Today’s Scripture focus: John 3:14-21
Sometimes it feels as if life is nothing more than a journey from one crisis to the next. There have definitely been times when this statement has rung true in my extended family. Between financial issues, medical issues, relational struggles, work stress, spiritual dryness, family issues, and so on, the crises had threatened to overwhelm me and made me feel as though I were going under. I tend to be the kind of person that retreats into myself in those times of crises. I want to pull the covers back up over my head. I want to retreat away from the world and from people. I want to hide out in my head until the storm blows over.
Spiritual crises seem to be a common theme among many of the great spiritual teachers that I resonate with as well. I can’t help but think of some of the passages from St. John of the Cross in his masterpiece, The Dark Night of the Soul. I think of writings from St. Francis of Assisi, Thomas Merton, Mother Theresa’s recently released letters, Frederich Buechner, Henri Nouwen, etc. All of these writers seem to have had times in their lives where they stared into the deep pit of despair, doubt, loneliness, isolation, and sheer nothingness, hearing only the echo of their own voice reverberate back as they called out for a sign that someone was there. All of these writers, at some point in their journey, reached a place of crisis. They reached a line in the sand where they had to decide if they were going to continue forward or stop journeying all together.

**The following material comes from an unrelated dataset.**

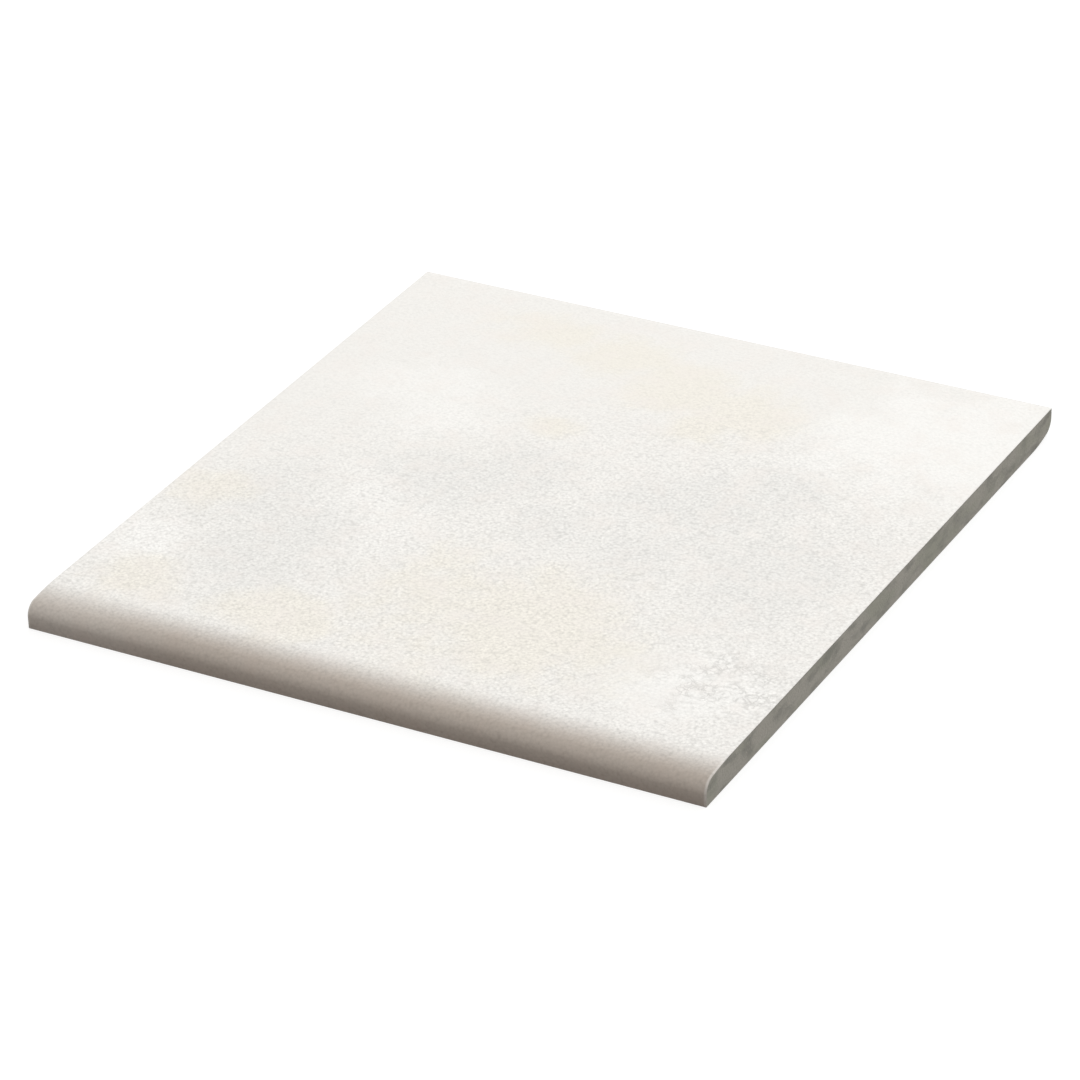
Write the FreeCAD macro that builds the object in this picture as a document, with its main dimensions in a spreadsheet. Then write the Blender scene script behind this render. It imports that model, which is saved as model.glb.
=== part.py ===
import FreeCAD, Part
from enum import IntEnum
import math
import os
import Sketcher

# Porcelain bullnose tile, one pressed and fired piece, in millimetres.
# X runs along the nose, Y from the nose at the front to the heel at the back, Z up.
# The tile lies on its bed: the underside is at Z 0, and the origin is below its middle.

# Driving dimensions
SIZES = {
    "tile_width": 300.0,            # along the nose
    "tile_going": 320.0,            # from the nose to the heel
    "tile_thickness": 12.0,
    "nose_run": 22.0,               # depth of the round along the top face
    "nose_lip": 5.0,                # flat height left under the round
    "nose_shoulder_angle": 8.0,     # slope where the easy stretch meets the tight one, in degrees
    "heel_run": 20.0,               # depth of the round along the underside
    "heel_lip": 4.0,                # flat height left above the round
    "heel_shoulder_angle": 14.0,    # the same slope at the heel
    "key_depth": 0.8,               # how deep the keying cells are pressed into the bed
    "key_pitch": 19.5,              # from one cell to the next
    "key_rib": 3.0,                 # foot of the rib between two cells
    "key_margin": 14.0,             # least plain border around the cells
    "key_draft": 20.0,              # lean of the cell walls, in degrees
}

SHEET = "Sizes"
TILE = "bullnose_tile"


class At(IntEnum):
    """How constraints name the ends of an edge, and the sketch's own X axis."""

    START = 1
    END = 2
    AXIS = -1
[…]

This is where Nicodemus finds himself in today’s passage. Literally, these are the words that come from Jesus’ mouth. “haute de estin he krisis,” it says. Which means, “this is the judgement.” The word translated “judgment” is the word krisis, from which we get the English word crisis. Nicodemus has come to Jesus in search of answer. The answer he gets, however, leads to a crisis of faith. Jesus, the light, has come into the world. As the light, he has exposed the darkness of the world. He has unmasked the powers that had hidden behind attractive veils and convincing disguises. He has pulled back the curtain on the seemingly powerful wizard and exposed him for the fraud he really is.
The problem is this – people like the wizard. They like to make-believe. They like the darkness. They like to hide and pretend that things really aren’t as bad as everyone is making them out to be. They like to believe that they aren’t really hurting anyone.
Nicodemus finds what many of us find: Jesus brings about a crisis. Jesus demands a decision. You’re either in or out. You either follow or walk away. You either step into the light or hide out in the darkness. There is just no room to be neutral when it comes to Jesus. Even no decision is really a decision.
Lent has a way of bringing that point of crisis to the forefront. For forty days, we walk in the footsteps of Jesus’ journey in the wilderness and temptation. For forty days, we recall the forty years that the Israelites spent wandering in the desert of their own sin and rebellion. For forty days, we face our own demons as we make our way to the cross. For forty days, the crisis of Jesus calls to us to make a decision – light or darkness?
There is good news couched in this language of crisis, however. “For God did not send his Son into world to condemn the world, but in order that the world might be saved through him.” While the coming of Jesus does bring about a sort of judgment, his purpose is not to come as prosecutor or judge. Rather, his purpose is to come as pardoner – to come as the bringer of forgiveness and the agent of reconciliation. He has come to stand in the gap, repairing the breach, paving the way for us to make our way to the Father. He has come to be our light – our beacon, our lighthouse, so that we can find our way back home.
Prayer: God, I know that I am at a crossroads. I can choose to move closer to you or to run away. I can choose surrender or rebellion. I can choose life or death. I can choose light or darkness. Help me to choose you, regardless of the path down which that decision may lead me. Jesus, I choose you. Lord, I believe. Help my unbelief. Amen.
* Note: This blog post is part of a series of reflections for Lent. The passages are based on a booklet Steven wrote for Ecclesia, the church he pastors in Fairview, NC.